The Central Intelligence Agency is the USA’s foreign spy service, and frequently operates as if boundaries don’t apply to the organisation. One result of that attitude was codenamed Project MK-Ultra, which ran from the mid-1950s to the mid-1960s experimenting with assorted substances in an attempt to perfect a truth serum. While some might question the aim, the methods are without doubt objectionable. However, the search began long before, with experiments undertaken during World War II.

Stewart Kenneth Moore is working from an as-yet undeveloped screenplay by Brandon Beckner and Scott Sampila, with a graphic novel always a good visual aid to drop in front of a potential movie backer. However, whatever the intentions of the writers, Moore throws everything into his work, producing a visual tour de force, picking up on every opportunity the outrageous history supplies. The left sample page is one of several from Moore’s prologue depicting Albert Hoffman, a researcher at Sandoz laboratories having accidentally created the potent hallucinogenic drug LSD, which is where the story of MK-Ultra begins.

CIA director Richard Helms destroyed most documentation about MK-Ultra in 1973. It means so much of what has emerged about it and its methods is unverifiable, and given their primary source of experimentation was LSD, how reliable can anyone be considered? If Helms destroying the records wasn’t fuelled by a fear of whether journalists would look in other directions after Watergate it could be considered a stroke of administrative genius. Moore provides his own journalist, San Francisco based Seymour Phillips who seems the only person wondering what an arrested drug dealer was doing with a kilo of acid. However, his initial enquiries only make him a marked man, but once tempted back, the rabbit hole beckons.

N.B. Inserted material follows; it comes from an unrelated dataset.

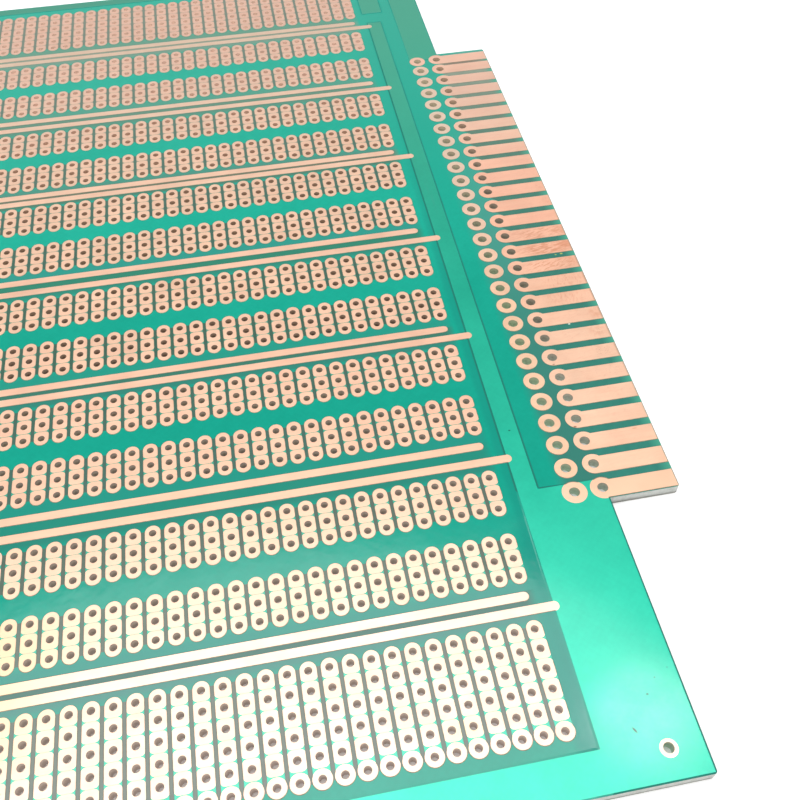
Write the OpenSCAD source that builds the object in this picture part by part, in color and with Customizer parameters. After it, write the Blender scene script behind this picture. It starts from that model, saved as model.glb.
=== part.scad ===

Moore delivers reality as well as he delivers unreality, except as the book continues there’s a gradual merging of the two. After all, everyone believes the CIA are always watching somehow, even back when techniques were less sophisticated, and that seems borne out when Phillips is approached by a source. He’s fried and paranoid, but his extraordinary tale is disclosed in fragments, some of which Phillips is able to verify. Breckner and Sampila tie the outrages together via some referenced sources, as the CIA move from testing in-house to setting up in San Francisco. As presented by Moore, the agents are perpetually suited, a cackling chorus and a collective ethical void seeing the volume out contrasting the wholesome TV land of the 1950s with their reality.

While truth remains elusive, Moore’s chaos is addictive and Volume 2 concludes the madness. A combined edition was published in 2024.